## WHAT IS EXPECTED
Pull out from the material below all lines with "joints".

——————————

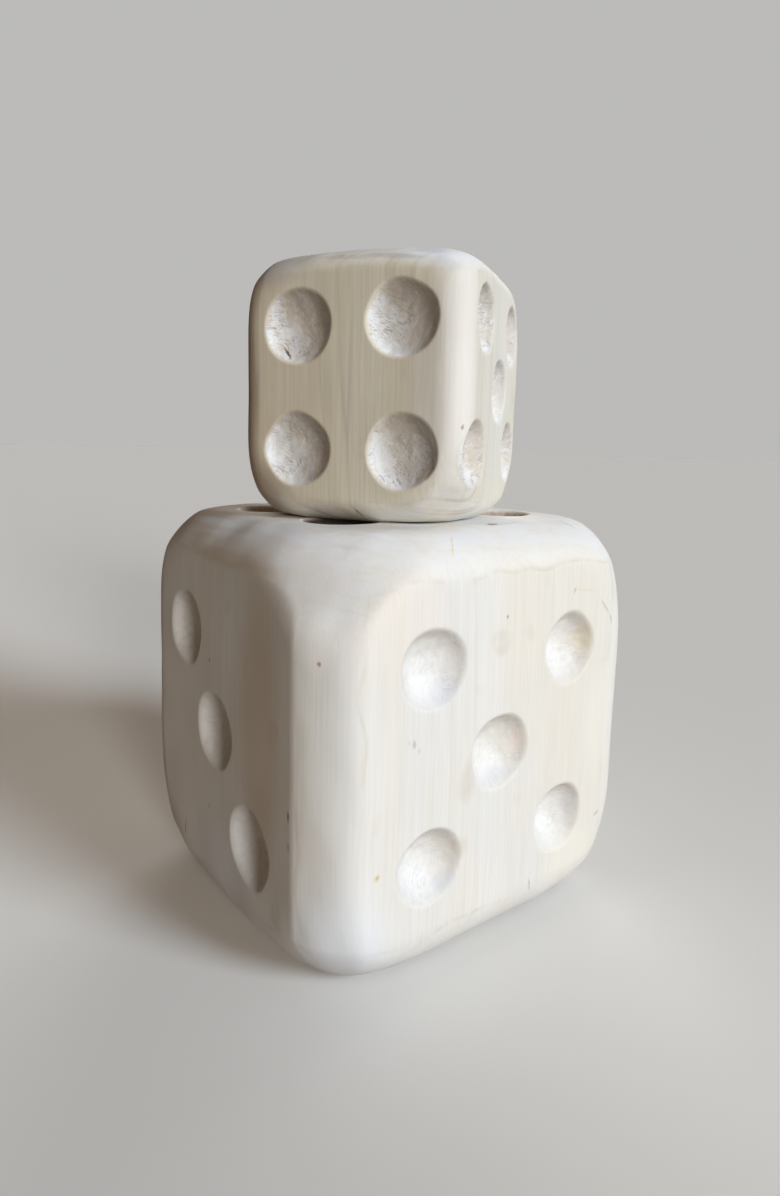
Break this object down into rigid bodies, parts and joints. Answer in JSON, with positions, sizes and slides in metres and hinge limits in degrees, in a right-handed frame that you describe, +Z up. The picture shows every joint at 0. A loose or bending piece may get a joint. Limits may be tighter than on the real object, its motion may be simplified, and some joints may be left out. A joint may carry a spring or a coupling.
{
  "type": "giant yard dice",
  "caption": "Pair of oversized carved wooden dice for lawn games, with ground round edges and bowl-shaped pips; the smaller die stands loose on top of the larger.",
  "frame": {"origin": "middle of the larger die's underside", "axes": "+Z up through both dice, -Y out of the larger die's five face, -X out of its three face"},
  "size_m": [0.293, 0.28, 0.4803],
  "materials": {
    "large_wood": "bare sanded pale wood, whitened in the pips and on the end grain",
    "small_wood": "bare sanded pale wood, whitened in the pips"
  },
  "bodies": {
    "large_die": {"large_die": "large_wood"},
    "small_die": {"small_die": "small_wood"}
  },
  "joints": [
    {"name": "small_lift", "type": "slide", "parent": "large_die", "child": "small_die", "axis": [0, 0, 1], "range_m": [0, 0.25]}
  ]
}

——————————

## TASK RESULT
Break this object down into rigid bodies, parts and joints. Answer in JSON, with positions, sizes and slides in metres and hinge limits in degrees, in a right-handed frame that you describe, +Z up. The picture shows every joint at 0. A loose or bending piece may get a joint. Limits may be tighter than on the real object, its motion may be simplified, and some joints may be left out. A joint may carry a spring or a coupling.
  "joints": [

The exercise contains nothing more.